C’est pour cette raison que Brut dit ne rien avoir à craindre du changement d’algorithme, malgré une diffusion de ses vidéos exclusivement sur les plateformes sociales, Facebook en tête. « 90 % de notre reach vient du partage entre amis », pointe Guillaume Lacroix, cofondateur du pure player, qui revendique 80 millions de vidéos vues en janvier sur Facebook, un record. « Brut est par essence un média social, c’est-à-dire un média qui engage des conversations avec une communauté. Nos vidéos sont faites pour démarrer une conversation, pour que les gens s’emparent du sujet qu’on traite. C’est pour ça qu’on ne donne pas notre avis. »

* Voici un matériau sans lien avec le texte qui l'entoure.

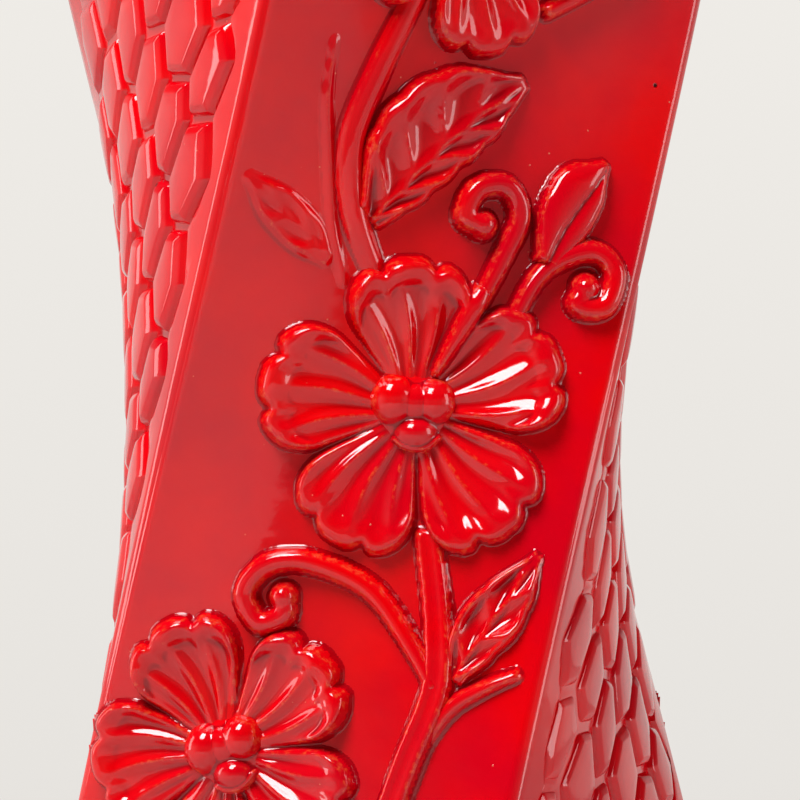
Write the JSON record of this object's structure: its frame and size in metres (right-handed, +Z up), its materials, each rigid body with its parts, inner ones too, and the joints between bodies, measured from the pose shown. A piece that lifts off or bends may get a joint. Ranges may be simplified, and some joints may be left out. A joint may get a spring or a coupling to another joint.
{
  "type": "twisted square vase",
  "caption": "Tall square glazed vase, twisted and drawn in at the waist, with two smooth walls of flowers in relief and two walls of raised plates.",
  "frame": {"origin": "middle of the foot, on the surface that the vase stands on", "axes": "+Z up the vase's axis; the foot's sides lie along X and Y, and the front flowered wall faces -Y at the foot and turns anticlockwise, seen from above, as it rises"},
  "size_m": [0.1384, 0.1384, 0.336],
  "materials": {
    "red_glaze": "gloss red glaze, a little thinner and warmer on raised edges",
    "bare_foot": "matt bare fired clay"
  },
  "bodies": {
    "root": {"back_big_leaf": "red_glaze", "back_faint_leaf": "red_glaze", "back_foot_flower_boss": "red_glaze", "back_foot_flower_petals": "red_glaze", "back_foot_left_leaf": "red_glaze", "back_foot_low_leaf": "red_glaze", "back_foot_tendril": "red_glaze", "back_high_flower_boss": "red_glaze", "back_high_flower_petals": "red_glaze", "back_high_tendril": "red_glaze", "back_lobed_leaf": "red_glaze", "back_low_flower_boss": "red_glaze", "back_low_flower_petals": "red_glaze", "back_low_stem": "red_glaze", "back_low_tendril": "red_glaze", "back_main_stem": "red_glaze", "back_mouth_bud": "red_glaze", "back_mouth_left_leaf": "red_glaze", "back_mouth_right_leaf": "red_glaze", "back_right_tendril": "red_glaze", "back_side_stem": "red_glaze", "back_thin_stem": "red_glaze", "back_waist_bud": "red_glaze", "back_waist_flower_boss": "red_glaze", "back_waist_flower_petals": "red_glaze", "back_waist_tendril": "red_glaze", "back_wall": "red_glaze", "floor_slab": "red_glaze", "foot_ring": "bare_foot", "front_big_leaf": "red_glaze", "front_faint_leaf": "red_glaze", "front_foot_flower_boss": "red_glaze", "front_foot_flower_petals": "red_glaze", "front_foot_left_leaf": "red_glaze", "front_foot_low_leaf": "red_glaze", "front_foot_tendril": "red_glaze", "front_high_flower_boss": "red_glaze", "front_high_flower_petals": "red_glaze", "front_high_tendril": "red_glaze", "front_lobed_leaf": "red_glaze", "front_low_flower_boss": "red_glaze", "front_low_flower_petals": "red_glaze", "front_low_stem": "red_glaze", "front_low_tendril": "red_glaze", "front_main_stem": "red_glaze", "front_mouth_bud": "red_glaze", "front_mouth_left_leaf": "red_glaze", "front_mouth_right_leaf": "red_glaze", "front_right_tendril": "red_glaze", "front_side_stem": "red_glaze", "front_thin_stem": "red_glaze", "front_waist_bud": "red_glaze", "front_waist_flower_boss": "red_glaze", "front_waist_flower_petals": "red_glaze", "front_waist_tendril": "red_glaze", "front_wall": "red_glaze", "left_wall": "red_glaze", "right_wall": "red_glaze", "rim_band": "red_glaze"}
  },
  "joints": []
}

Pour Johan Hufnagel, l’un des trois fondateurs de Loopsider, ce sont surtout les liens sortants qui sont pénalisés, quand les nouveaux pure players de la vidéo sociale, comme Brut ou Loopsider, sont conçus pour être regardés et partagés sur les plateformes. « Les médias qui ne sont pas social natifs doivent avoir une communauté suffisamment forte pour que celle-ci partage les articles elle-même. Dans notre cas, nous savons qu’en allant sur Facebook, il faut jouer le jeu des plateformes, ce qui implique de rester souples et pragmatiques », insiste l’ancien directeur de la rédaction de Libération.

À l’étranger aussi

Les médias français ne sont pas les seuls à être impactés par le récent changement d’algorithme de Facebook. Au Brésil, le journal Folha de Sao Paulo a même été jusqu’à annoncer qu’il ne publierait plus ses articles sur le réseau social suite à la perte de visibilité engendrée par le changement d’algorithme. Selon la société Parsely, la part du trafic en provenance de Facebook pour les médias américains clients de sa plateforme serait passée de 31 % à 21 % entre octobre 2017 et janvier 2018. Par ailleurs, selon la Columbia Journalism Review, 38 des 72 éditeurs partenaires lors du lancement d'Instant Articles aux Ètats-Unis en 2015, ne diffusaient plus leurs contenus sous ce format en janvier 2018.